The Pears had reserved access rights for themselves. Typically ingress and egress suggests movement to and from (and over) the parcels but not parking. Parking by its very nature excludes the true owner. In this case, after the eminent domain negotiations, San Francisco was the fee title owner of the parcel. The Pear court looked to the 1934 holding in Keeler v. Haky where the subject property in dispute was 10 or 11 parking spaces striped for the apartment residences. Keeler stated:

“The interest expressed in the instant deed is only the right to pass and repass for all purposes connected with the use of the grantees' land. If permanent parking were permitted for defendants' tenants the effect would be to make the use exclusive to them. This cannot be implied from the clear language of the deed. In City of Pasadena v. California-Michigan etc. Co., 17 Cal. 2d 576, at page 578 [110 P.2d 983, 133 A.L.R. 1186], the Supreme Court, speaking of such an implication, said: "Furthermore, an 'exclusive easement' is an unusual interest in land; it has been said to amount almost to a conveyance of the fee. (2 Thompson, Real Property (1939), § 578; Jones, Easements, § 378, p. 302.) No intention to convey such a complete interest can be imputed to the owner of the servient tenement in the absence of a clear indication of such an intention. (See [160 Cal. App. 2d 476] Reiver v. Voshell, 18 Del.Ch. 260, 264 [158 A. 366]; Jones, supra, § 379, p. 303.)"

The Pear opinion evaluated the tenants’ uses separately, the rationale for Wheel Works’ use being the most straightforward and permitted under the express terms of the easement.

“First we address plaintiffs' use of the pipeline property to access the Wheel Works service bays…we conclude the Wheel Works use is authorized by the second reservation because cars travel on what is effectively a roadway "over and across" the pipeline property.”

The parties advocated various dictionary meanings of “over”and “across” and the court relied most heavily on the primary definition rather than the third ranked definition argued by the plaintiff.
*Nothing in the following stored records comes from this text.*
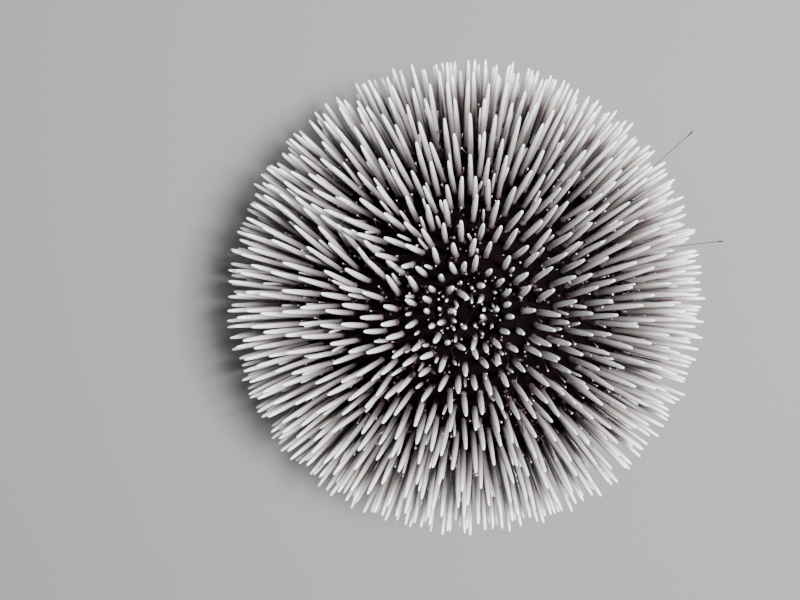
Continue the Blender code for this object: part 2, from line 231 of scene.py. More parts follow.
@dataclass
class SpineRows:
    """Where the long and the short spines stand, and how they lean."""

    row_pitch: float = 0.0042
    first_row: float = 0.0015
    root_wander: float = 0.0004
    mouth_margin: float = 0.0016
    wander: float = math.radians(2.2)
    lengths: tuple = ((0, 0.0140), (0.10, 0.0165), (0.30, 0.0192), (0.60, 0.0198), (0.80, 0.0172),
                      (1, 0.0100))
    leans: tuple = ((0, -3), (0.10, -4), (0.20, -8), (0.32, -8), (0.45, -2), (0.58, 2), (0.74, -10),
                    (0.86, -32), (1, -42))
    fold: float = math.radians(148)
    fold_lean: float = math.radians(12)
    fold_width: float = math.radians(12)
    fold_share: float = 0.25
    fold_reach: float = 0.22
    rib_middle: float = math.radians(-37)
    rib_width: float = math.radians(32)
    rib_closeness: float = 0.62
    rib_shares: tuple = ((0.03, 0), (0.12, 1), (0.50, 1), (0.62, 0))
    all_lean: float = math.radians(6.5)
    all_lean_to: float = math.radians(103)
    all_lean_shares: tuple = ((0.30, 1), (0.60, 0))
    radii: tuple = ((0, 0.00070), (0.15, 0.00071), (0.30, 0.00071), (0.45, 0.00075), (0.62, 0.00078),
                    (1, 0.00070))
    short_share: float = 0.45
    spacings: tuple = ((0, 4.4), (0.15, 3.8), (0.32, 2.5))

    def stagger(self, azimuth: float, share: float, odd: bool) -> float:
        """Gives a long spine's place across its series.

        Args:
            azimuth: Azimuth of the series' middle.
            share: The row's share of the meridian.
            odd: Whether the row is an odd one, which stands in the gaps of the even ones.

        Returns:
            A share of the series' width: near a quarter or three quarters, nearer the middle in ribs.
        """
        off = off_from(azimuth, self.rib_middle)
        window = math.exp(-(off / self.rib_width) ** 4) * between(self.rib_shares, share)
        return 0.5 + (-0.25 if odd else 0.25) * (1 - self.rib_closeness * window)

    def side_lean(self, azimuth: float, share: float) -> float:
        """How far spines lean aside: in slow waves over the test, and together at the fold."""
        lean = (0.020 * math.sin(3 * azimuth + 5.0 * share + 0.4)
                + 0.015 * math.sin(5 * azimuth - 8.0 * share + 2.0))
        near = off_from(azimuth, self.fold) / self.fold_width
        depth = math.exp(-((share - self.fold_share) / self.fold_reach) ** 2)
        return lean - self.fold_lean * depth * near * math.sqrt(2 * math.e) * math.exp(-near * near)

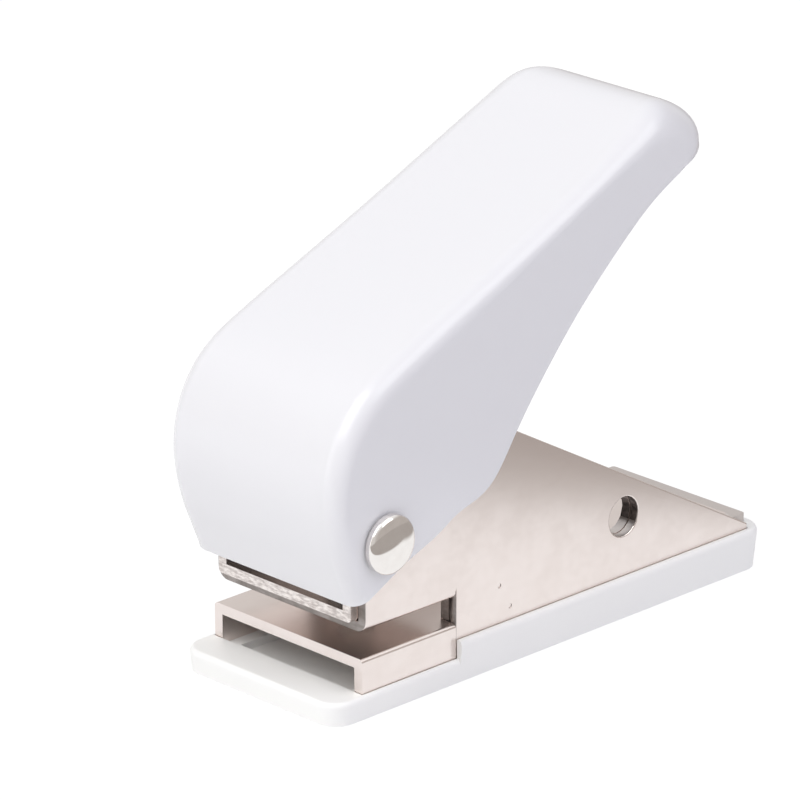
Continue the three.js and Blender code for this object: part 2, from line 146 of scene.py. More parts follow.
class Nodes:
    """A material's node tree, with short calls for the nodes used here."""

    def __init__(self, name):
        self.material = bpy.data.materials.new(name)
        self.material.use_nodes = True
        self.tree = self.material.node_tree
        self.shader = self.tree.nodes["Principled BSDF"]
        self.place = self.tree.nodes.new("ShaderNodeTexCoord").outputs["Object"]

    def link(self, source, target):
        self.tree.links.new(source, target)

    def noise(self, scale, detail=3.0, rough=0.55, stretch=(1, 1, 1)):
        mapping = self.tree.nodes.new("ShaderNodeMapping")
        mapping.inputs["Scale"].default_value = stretch
        self.link(self.place, mapping.inputs["Vector"])
        node = self.tree.nodes.new("ShaderNodeTexNoise")
        node.inputs["Scale"].default_value = scale
        node.inputs["Detail"].default_value = detail
        node.inputs["Roughness"].default_value = rough
        self.link(mapping.outputs["Vector"], node.inputs["Vector"])
        return node.outputs["Fac"]

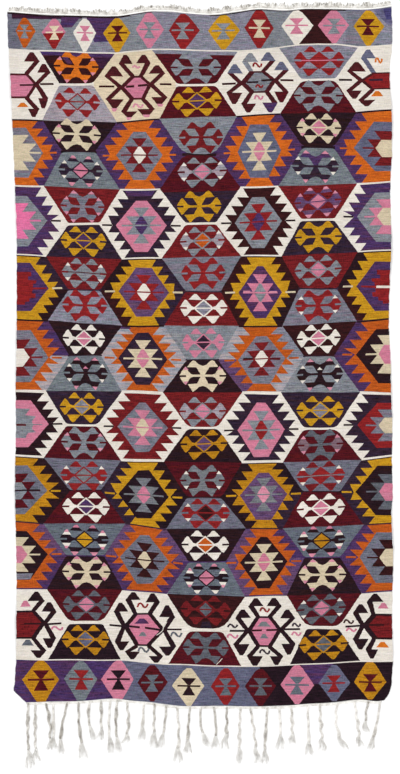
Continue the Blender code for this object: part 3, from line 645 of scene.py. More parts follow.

“We separately address plaintiffs' predominant use of the pipeline property as a striped parking lot, covering most of the 75 percent of the pipeline property that is paved. Parking is allowed on the pipeline property only to the extent it is incident to the uses which are authorized in the second reservation, because parking is not among the expressly authorized uses.”

While an easement right for roadway uses may provide for the incidental parking along the road, does it provide for permanent parking lots? The Pear opinion clearly held that a parking lot is not a permitted secondary use of the easement holding:

"…secondary easement which accompanies a principal easement is no more than the right to do such things as are necessary to the enjoyment of the principal easement (for instance, to make repairs, renewals and replacements)." (Howard, supra, 244 Cal.App.2d at p. 543; Dolnikov v. Ekizian (2013) 222 Cal.App.4th 419, 429 [concluding grading and a retaining wall qualified as secondary rights because they were necessary incidents to an easement for ingress and egress: "A secondary easement may be exercised `only when necessary and in such reasonable manner as not to increase the burden needlessly on the servient estate or to enlarge it by alteration in the mode of operation.'".) A parking lot is not necessary to the enjoyment of a road, nor does it represent merely the "occasional or temporary parking that normally accompanies the movement of vehicles in and out of, or over, a location." (See Keeler v. Haky (1958) 160 Cal.App.2d 471, 474, 476 (Keeler) [finding 20-by-140-foot easement for a private road "to pass and repass along, over and upon" did not authorize dominant tenement to use the easement "surfaced with concrete and marked off by painted white lines for parking stalls, as a permanent parking lot for 10 or 11 cars owned by tenants" of an adjoining apartment building].)”

The opinion went on to note that while some incidental parking may be allowed as ancillary to the “road” and “streets” right, the present use as a parking lot exceeded what was permitted under the express wording of the easement.

CONCLUSION: The Pear court declined to state the extent to which “incidental parking” is allowed as a secondary right to plaintiffs' express right to have roads and streets "over and across" the pipeline property. If “incidental parking” is a sliding scale, the level of use before it reaches a paved and striped parking lot remains a broad range of use to the dominant tenement. Is a dirt lot with no paving incidental? Is a paved road with no striping incidental use? It remains a heavily fact intensive analysis.